From “Bedside Reading,” a friendly little collection (with Amazon links!) of some New Yorker contributors’ literary discoveries, and one reject. The other book-recommenders are Sasha Frere-Jones, Malcolm Gladwell, Jill Lepore, Mary Ellen Mark, Paul Muldoon (glad the poet isn’t last), Nick Paumgarten, and David Sipress.
Despite the hoopla surrounding Jonathan Franzen’s “The Corrections,” I was unprepared for two aspects of it that no one had mentioned to me: how funny it was, and how feminist. (The ending, in which the widowed mother, shed of her marriage, is now ready to make a better life for herself at the age of seventy-five, is like a stiletto of ice slipping neatly into, and then between, the ribs.) On my bedside table now is Franzen’s “The Discomfort Zone,” a wondrous book of lively, intelligent, intimate—and funny—narrative essays, which has received in the Times two of the most bewildering reviews I’ve ever read. Franzen is never the hero of his own anecdotes, and he observes the world (and himself) the way the baby of a family often does: with a kind of ruthless, custodial affection.
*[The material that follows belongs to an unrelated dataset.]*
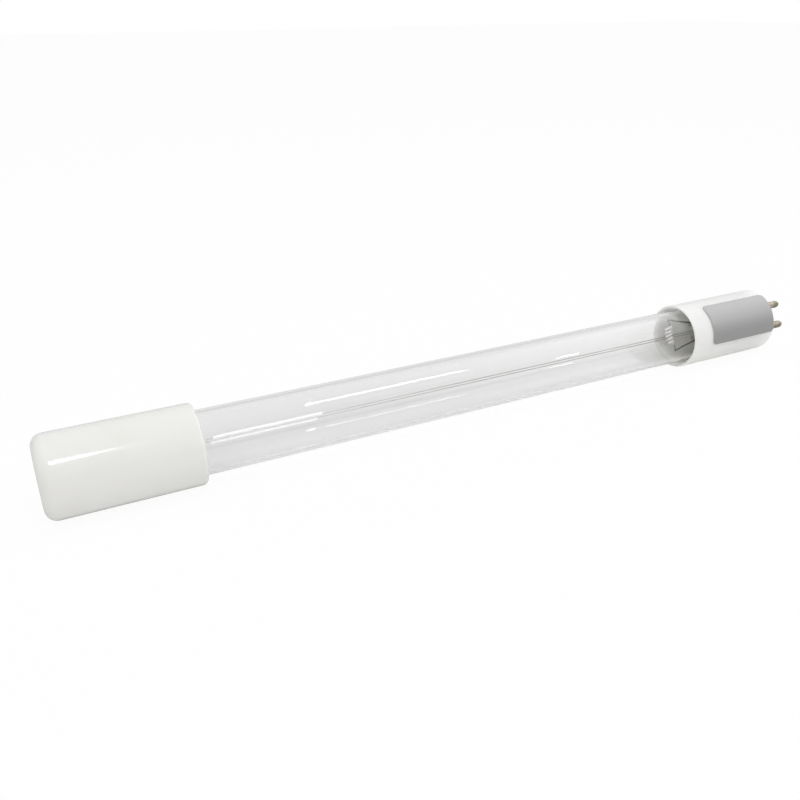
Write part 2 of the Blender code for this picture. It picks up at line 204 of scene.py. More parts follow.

He is able to see how three different centuries have converged upon Americans and how disorienting that can be. Even the cover charms: on the jacket is a Victorian “Map of a Man’s Heart,” reprinted from McCall’s and looking like some jokey geography thought up by Lewis Carroll, with its “Broad Range of Interests,” its “Province of Deep Thought,” its “Memory of Mother Moat” and “Ravine of the Limited Take-Home.” There are few ways in, though the “Tunnel of Fetch and Carry” will get one across the memory of mom. It all makes me think that people do not have the wit and humor that they used to.
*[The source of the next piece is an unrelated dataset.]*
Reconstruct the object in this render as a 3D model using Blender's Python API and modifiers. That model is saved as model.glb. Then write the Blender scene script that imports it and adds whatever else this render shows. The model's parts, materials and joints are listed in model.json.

I like you more all the time, Lorrie Moore.

Comments

I’ve got Dalton Trumbo’s “Additional Dialogue: Letters of Dalton Trumbo 1942-1962” on my bedside table. Unfortunately it has contributed to me living in the Los Angeles time-zone, even though I live in NY. If I don’t do curb my bedtime reading extravagance, I’ll soon be living in the Japan time zone!

“Bedside Reading” is delightful. I’m definitely going to take my cue from Nick Paumgarten’s reading list and check out “Oracle Bones.” (I’m also a Peter Hessler fan, so I don’t need much arm-twisting.) I hope “Bedside Reading” becomes a regular feature of the magazine’s website. I’m curious to know the reading tastes of the entire staff.